After the defeat at St Mary’s, his words carried even more weight.
This is the Swede’s first job in England, a step he has spent 15 years chasing. He spoke of nights spent poring over video, of the hours away from his young family, of the painstaking search for marginal gains that might tilt a tie of this magnitude.
“If we hadn’t caught that man that they sent up five hours to drive, you would sit there and say well done in the tactical aspect of the game and I would go home and feel like I’ve failed,” he said.
That line cut to the core of his anger. Not just the allegation itself, but what it represents to a coach who believes his edge must come from work, detail, and preparation.
“When that is taken away from you – we’re not going to watch every game, we’re going to send someone instead and film the sessions and hope they don’t get caught – it breaks my heart in terms of all the things I believe in.”
This was not a manager hiding behind excuses. His team had their chance. They led the tie, they played well for long spells, and then they allowed Stewart to drag Southampton back into it. Their form had already dipped at the worst possible time in the run-in, costing them automatic promotion on the final day. A season that once glowed with promise has ended, for now, in heartbreak.
Yet the sense of injustice lingers.
“When I took the Middlesbrough job, I know there are clubs with bigger resources, parachute teams that can spend more money, that are teams with bigger squads than us,” Hellberg said. “What you have as a coach is the tactical element of the game and where we can beat the opponent. You have to find a way of getting an advantage.
“That’s what you always try to do as we can be better in that element. And when that is taken away from you…”

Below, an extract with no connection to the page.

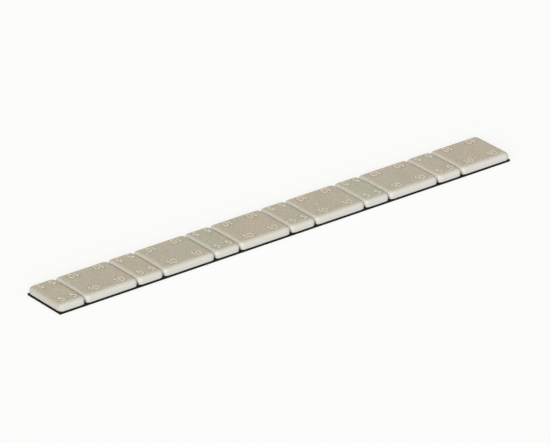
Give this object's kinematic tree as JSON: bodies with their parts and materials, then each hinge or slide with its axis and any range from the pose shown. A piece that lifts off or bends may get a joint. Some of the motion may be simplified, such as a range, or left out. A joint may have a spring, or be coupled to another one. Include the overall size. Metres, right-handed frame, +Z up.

He did not need to finish the sentence. Everyone knows what he meant.
A play-off first?
So the play-off semi-final sits in limbo. Southampton have the win, the goals, the celebrations – muted though they were. Middlesbrough have the grievance, the quotes, the uncomfortable sense that something fundamental has been breached.
The EFL has its case. The commission has its task. The rest of football waits.
Forty years of play-off drama have given English football last-minute winners, penalty shootouts, and promotion-deciding epics. Now the game faces a different kind of decider, one that could move the most lucrative fixture in the domestic calendar from the pitch to the panel room.
The ball has stopped rolling. The real verdict is still to come.